Planet density vs. radius for all 33 known exoplanets smaller than 4 $R_{\oplus }$ that have 2-σ mass determinations. Venus, Earth, Mars, Uranus, and Neptune are included (diamonds). The radius of ∼1.5 $R_{\oplus }$ has the highest densities, and marks the transition between rocky planets (smaller size, at left) and planets with increasing amounts of low density material (larger size, at right) (28, 32, 37). For radii 0–1.5 $R_{\oplus }$, density increases with planet radius, consistent with a purely rocky constitution. In the radius range of 1.5–4.0 $R_{\oplus }$, density decreases with radius, indicating increasing amounts of H and He gas or water. The transition radius at 1.5 $R_{\oplus }$ has a density maximum near ∼7.6 g cm⁻³(weighted average).
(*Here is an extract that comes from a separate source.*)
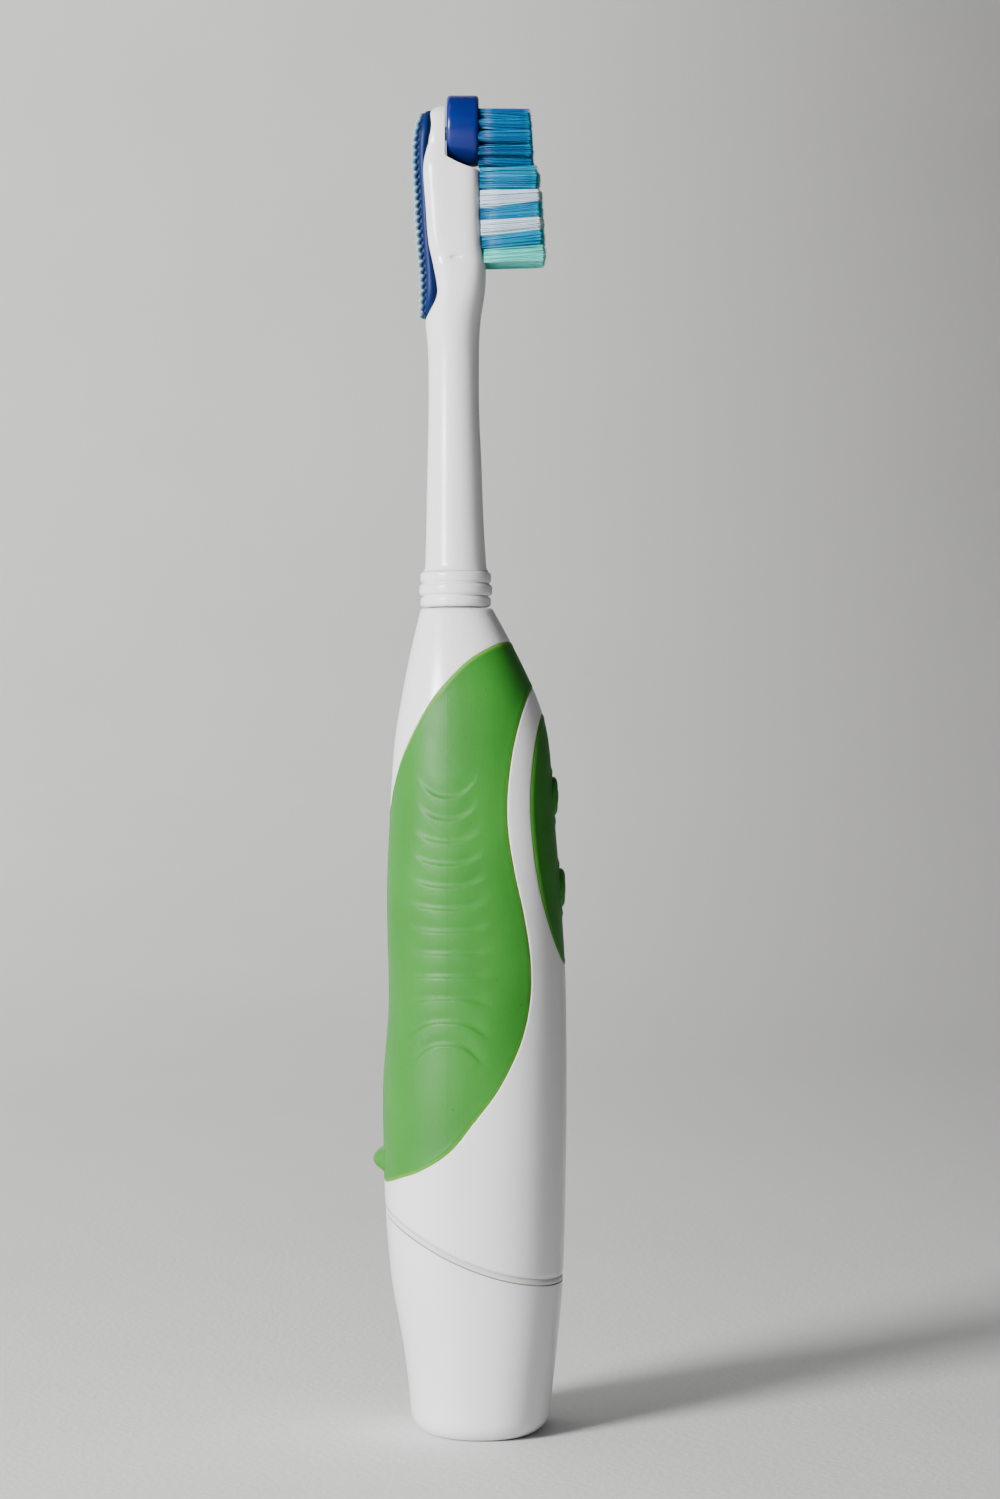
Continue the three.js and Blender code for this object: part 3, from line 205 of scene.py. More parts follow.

A linear fit including all planets (including sub-2-σ densities, not shown) for $R<1.5$ $R_{\oplus }$ (dashed line) yields: $\rho \left(R\right)=2.32+3.19R/R_{\oplus }$ in units of g cm⁻³. A fit for $R>1.5$ $R_{\oplus }$ (solid line) yields a density law: $\rho \left(R\right)=2.69{\left(R/R_{\oplus }\right)}^{0.93}$ in g cm⁻³, consistent with a characteristic core mass of roughly 10 $M_{\oplus }$ (28, 32).

Fig. 5.

Planet mass vs. radius, including both the 33 known exoplanets smaller than 4 $R_{\oplus }$ with 2-σ mass determinations (circles) and the solar system planets (diamonds). Planet mass is correlated with radius in the domain $R<1.5$ $R_{\oplus }$. The dashed line marked ‘‘rocky’’ represents the linear density−radius relation from Fig. 4, projected into mass−radius space. The points residing near that dashed line represent planets that must be mostly rocky. The points residing to the right of the ‘‘rocky’’ dashed line represent planets with radii too large to be purely rocky. For such planets, the dashed line represents a simple approximation of the dividing line between a rocky core and a low-density envelope: The horizontal distance to the left of the dashed line (dark gray) represents the radius of the rocky core, while the horizontal distance to the left of the dashed line (light gray) represents the extra radius from the low-density material (H and He or water) in the envelope, which contributes extra size but negligible mass; see refs. , , , , , , and . As an example, the additional size, on top of the rocky core, contributed by the H and He or H₂O envelopes for GJ 1214b and for Kepler-94b are indicated by dotted lines. Planets of 1–4 $R_{\oplus }$ are well modeled by a rocky core containing most of the mass plus a low-density envelope, if any, that enlarges the planet’s radius.

Fig. 6.

Abundance of heavy elements (metallicity) of the host star vs. planet radius for over 400 stars as a function of the size of the Kepler planet orbiting it. The planets with sizes larger than 4 $R_{\oplus }$ have host stars relatively rich in heavy elements. In contrast, the smaller planets orbit stars that are roughly solar-like in metallicity. The explanation may be that high metalicity in the proplanetary disk allowed rocky cores to form quickly, before the gas in the disk vanished, allowing the cores to gravitationally accrete that gas to make gas-rich planets.